Google Wave “may be the hottest ticket in cyberspace,” said Alexei Oreskovic in Reuters. Starting today, Google is inviting 100,000 people to start using its real-time “hybrid messaging-social networking-online collaboration tool.” If Twitter is any indication, lots of people are “pleading for an invitation” to be a Wave tester. Google, of course, is well aware that “scarcity is a powerful marketing tool (remember the prized Gmail invitations a few years ago?)”
In fact, Wave is a bit like Gmail, said Michael Calore in Webmonkey, with a bit of Twitter, Facebook, and as-you-type instant messaging thrown in. That’s the beauty of Wave: It fairly successfully “marries” all the online collaboration and communication tools you use and puts them in one browser window. Wave is “still quite buggy,” though, so most people will have to wait until 2010.

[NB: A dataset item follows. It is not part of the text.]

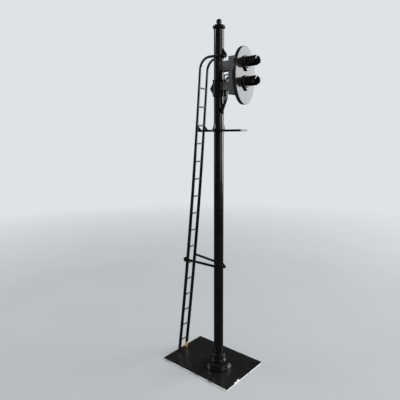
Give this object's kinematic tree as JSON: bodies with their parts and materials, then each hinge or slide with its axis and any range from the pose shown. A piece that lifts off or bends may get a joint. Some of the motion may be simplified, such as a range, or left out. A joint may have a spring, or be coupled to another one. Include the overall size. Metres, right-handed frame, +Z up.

Even with the kinks ironed out, “I’m still not entirely sure that it will take off,” said Rory Cellan-Jones in BBC News. Is there really a “critical mass of users” looking for “e-mail and instant messaging on steroids”? Without collaborators, after all, Wave is pretty useless. It’s easy to forget that “not every Google product is a winner—for every Gmail, there’s a Google Answers languishing in the outer reaches of cyberspace.”